__WHAT TO DO__. Retype, exactly as written, every line from the one containing "bmesh.ops.recalc_face_normals(bm, faces=bm.faces)" down to the one containing "for node in", including both, and nothing else.

__SUPPLIED INFORMATION__.
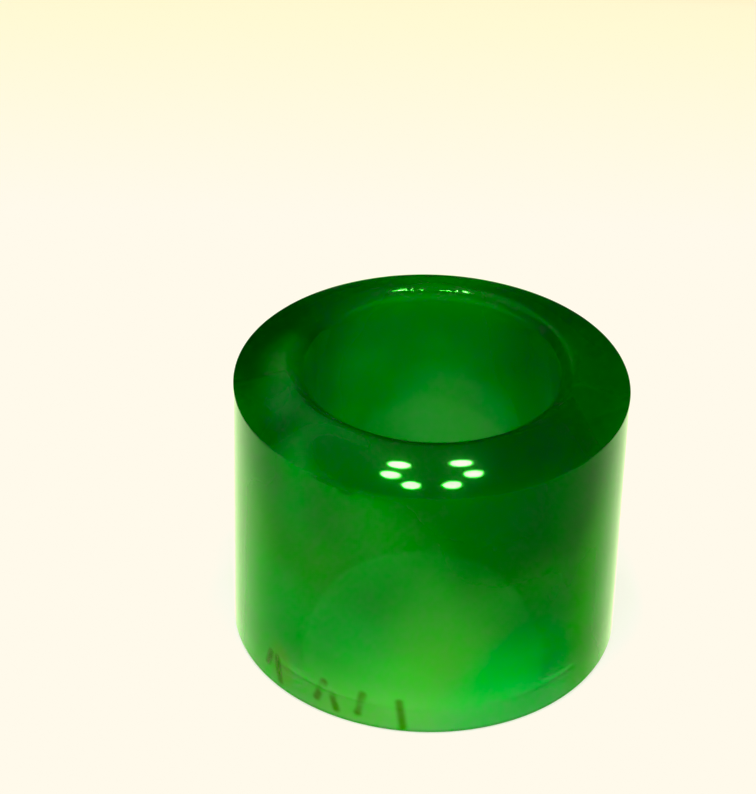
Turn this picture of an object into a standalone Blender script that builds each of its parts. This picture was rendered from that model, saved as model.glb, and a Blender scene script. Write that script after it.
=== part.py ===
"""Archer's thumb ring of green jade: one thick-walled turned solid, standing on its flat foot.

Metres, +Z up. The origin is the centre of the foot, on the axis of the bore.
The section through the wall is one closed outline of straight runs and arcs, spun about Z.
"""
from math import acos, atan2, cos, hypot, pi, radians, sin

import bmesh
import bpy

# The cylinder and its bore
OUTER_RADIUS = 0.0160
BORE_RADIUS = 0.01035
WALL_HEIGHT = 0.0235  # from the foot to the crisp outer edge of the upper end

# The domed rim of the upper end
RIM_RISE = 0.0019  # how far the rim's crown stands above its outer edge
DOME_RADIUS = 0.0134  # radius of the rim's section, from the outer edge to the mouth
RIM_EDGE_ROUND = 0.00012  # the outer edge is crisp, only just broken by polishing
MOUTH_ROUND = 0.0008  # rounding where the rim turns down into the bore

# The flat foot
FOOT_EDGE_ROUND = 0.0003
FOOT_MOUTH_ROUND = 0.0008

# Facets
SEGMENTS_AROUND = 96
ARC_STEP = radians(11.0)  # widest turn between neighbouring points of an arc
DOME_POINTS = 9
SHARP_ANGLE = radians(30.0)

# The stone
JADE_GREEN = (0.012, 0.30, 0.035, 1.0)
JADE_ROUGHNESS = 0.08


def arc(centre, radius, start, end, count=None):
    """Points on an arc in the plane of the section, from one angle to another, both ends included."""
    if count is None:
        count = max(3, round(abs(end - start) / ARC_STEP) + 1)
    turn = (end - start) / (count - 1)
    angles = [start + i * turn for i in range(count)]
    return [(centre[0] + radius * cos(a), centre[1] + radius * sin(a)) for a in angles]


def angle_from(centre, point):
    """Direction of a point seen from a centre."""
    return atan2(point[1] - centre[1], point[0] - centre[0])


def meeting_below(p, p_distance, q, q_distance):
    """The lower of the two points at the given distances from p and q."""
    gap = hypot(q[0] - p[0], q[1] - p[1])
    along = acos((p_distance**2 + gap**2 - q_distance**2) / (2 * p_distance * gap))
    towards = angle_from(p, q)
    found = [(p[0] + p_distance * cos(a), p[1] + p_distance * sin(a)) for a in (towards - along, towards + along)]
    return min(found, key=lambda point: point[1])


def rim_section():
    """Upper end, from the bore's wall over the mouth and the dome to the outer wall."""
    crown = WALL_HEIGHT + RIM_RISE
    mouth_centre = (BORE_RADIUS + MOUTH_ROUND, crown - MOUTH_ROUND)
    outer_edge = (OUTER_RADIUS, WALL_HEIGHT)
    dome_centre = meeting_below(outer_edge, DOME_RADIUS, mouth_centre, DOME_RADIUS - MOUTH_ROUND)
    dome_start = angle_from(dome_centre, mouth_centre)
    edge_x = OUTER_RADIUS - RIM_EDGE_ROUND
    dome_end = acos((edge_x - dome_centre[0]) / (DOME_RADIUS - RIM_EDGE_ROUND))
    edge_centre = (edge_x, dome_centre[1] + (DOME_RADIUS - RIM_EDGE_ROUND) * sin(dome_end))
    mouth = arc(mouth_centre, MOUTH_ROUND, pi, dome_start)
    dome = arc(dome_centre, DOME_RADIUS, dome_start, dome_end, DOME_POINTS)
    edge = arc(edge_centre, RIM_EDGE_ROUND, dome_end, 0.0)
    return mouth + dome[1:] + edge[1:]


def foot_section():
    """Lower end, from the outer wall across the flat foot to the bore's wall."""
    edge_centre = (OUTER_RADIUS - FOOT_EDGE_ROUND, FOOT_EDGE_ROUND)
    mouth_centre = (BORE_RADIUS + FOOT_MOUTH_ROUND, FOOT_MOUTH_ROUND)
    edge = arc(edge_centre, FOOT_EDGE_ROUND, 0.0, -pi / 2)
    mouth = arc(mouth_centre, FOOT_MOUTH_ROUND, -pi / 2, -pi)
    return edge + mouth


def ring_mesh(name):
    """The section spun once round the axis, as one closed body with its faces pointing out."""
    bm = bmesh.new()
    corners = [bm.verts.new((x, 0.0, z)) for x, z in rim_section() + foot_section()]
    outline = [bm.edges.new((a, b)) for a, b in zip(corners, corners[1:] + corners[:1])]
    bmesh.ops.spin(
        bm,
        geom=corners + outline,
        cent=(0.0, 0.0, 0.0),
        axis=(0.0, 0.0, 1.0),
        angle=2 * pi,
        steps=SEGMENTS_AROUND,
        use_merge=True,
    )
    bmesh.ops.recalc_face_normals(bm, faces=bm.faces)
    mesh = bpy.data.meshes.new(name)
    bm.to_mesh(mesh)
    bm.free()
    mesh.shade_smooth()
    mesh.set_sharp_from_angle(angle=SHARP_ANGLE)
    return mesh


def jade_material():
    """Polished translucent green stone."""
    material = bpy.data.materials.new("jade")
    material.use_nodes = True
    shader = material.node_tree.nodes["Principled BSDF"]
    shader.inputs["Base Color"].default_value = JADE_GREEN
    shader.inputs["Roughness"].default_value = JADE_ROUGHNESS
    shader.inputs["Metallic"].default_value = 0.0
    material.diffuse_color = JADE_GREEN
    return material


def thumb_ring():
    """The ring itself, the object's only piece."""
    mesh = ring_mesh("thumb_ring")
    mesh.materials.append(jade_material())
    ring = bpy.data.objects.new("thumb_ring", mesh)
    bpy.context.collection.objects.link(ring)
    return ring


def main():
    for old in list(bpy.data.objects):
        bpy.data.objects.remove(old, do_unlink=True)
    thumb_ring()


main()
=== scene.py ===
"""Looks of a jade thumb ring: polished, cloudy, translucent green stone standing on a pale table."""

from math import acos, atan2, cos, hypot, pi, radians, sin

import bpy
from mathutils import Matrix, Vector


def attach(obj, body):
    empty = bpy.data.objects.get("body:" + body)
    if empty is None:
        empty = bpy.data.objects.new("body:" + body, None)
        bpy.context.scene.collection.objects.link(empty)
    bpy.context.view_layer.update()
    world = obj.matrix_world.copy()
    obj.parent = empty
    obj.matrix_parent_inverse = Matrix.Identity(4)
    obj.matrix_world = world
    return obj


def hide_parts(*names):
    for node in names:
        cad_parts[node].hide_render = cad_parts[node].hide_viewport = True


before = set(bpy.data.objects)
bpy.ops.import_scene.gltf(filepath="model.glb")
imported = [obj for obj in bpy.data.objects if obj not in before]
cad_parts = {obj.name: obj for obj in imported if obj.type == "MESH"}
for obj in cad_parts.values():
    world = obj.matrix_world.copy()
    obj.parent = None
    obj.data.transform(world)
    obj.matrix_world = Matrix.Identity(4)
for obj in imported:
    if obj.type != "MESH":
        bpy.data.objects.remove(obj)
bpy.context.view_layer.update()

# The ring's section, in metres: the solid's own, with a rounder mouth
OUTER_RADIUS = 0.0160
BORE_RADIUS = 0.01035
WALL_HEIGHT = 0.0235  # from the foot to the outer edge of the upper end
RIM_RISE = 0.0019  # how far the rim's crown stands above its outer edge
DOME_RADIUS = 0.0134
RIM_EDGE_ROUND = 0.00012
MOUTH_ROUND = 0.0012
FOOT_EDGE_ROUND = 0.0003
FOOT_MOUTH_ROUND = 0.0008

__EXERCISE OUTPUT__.
    bmesh.ops.recalc_face_normals(bm, faces=bm.faces)
    mesh = bpy.data.meshes.new(name)
    bm.to_mesh(mesh)
    bm.free()
    mesh.shade_smooth()
    mesh.set_sharp_from_angle(angle=SHARP_ANGLE)
    return mesh


def jade_material():
    """Polished translucent green stone."""
    material = bpy.data.materials.new("jade")
    material.use_nodes = True
    shader = material.node_tree.nodes["Principled BSDF"]
    shader.inputs["Base Color"].default_value = JADE_GREEN
    shader.inputs["Roughness"].default_value = JADE_ROUGHNESS
    shader.inputs["Metallic"].default_value = 0.0
    material.diffuse_color = JADE_GREEN
    return material


def thumb_ring():
    """The ring itself, the object's only piece."""
    mesh = ring_mesh("thumb_ring")
    mesh.materials.append(jade_material())
    ring = bpy.data.objects.new("thumb_ring", mesh)
    bpy.context.collection.objects.link(ring)
    return ring


def main():
    for old in list(bpy.data.objects):
        bpy.data.objects.remove(old, do_unlink=True)
    thumb_ring()


main()
=== scene.py ===
"""Looks of a jade thumb ring: polished, cloudy, translucent green stone standing on a pale table."""

from math import acos, atan2, cos, hypot, pi, radians, sin

import bpy
from mathutils import Matrix, Vector


def attach(obj, body):
    empty = bpy.data.objects.get("body:" + body)
    if empty is None:
        empty = bpy.data.objects.new("body:" + body, None)
        bpy.context.scene.collection.objects.link(empty)
    bpy.context.view_layer.update()
    world = obj.matrix_world.copy()
    obj.parent = empty
    obj.matrix_parent_inverse = Matrix.Identity(4)
    obj.matrix_world = world
    return obj


def hide_parts(*names):
    for node in names:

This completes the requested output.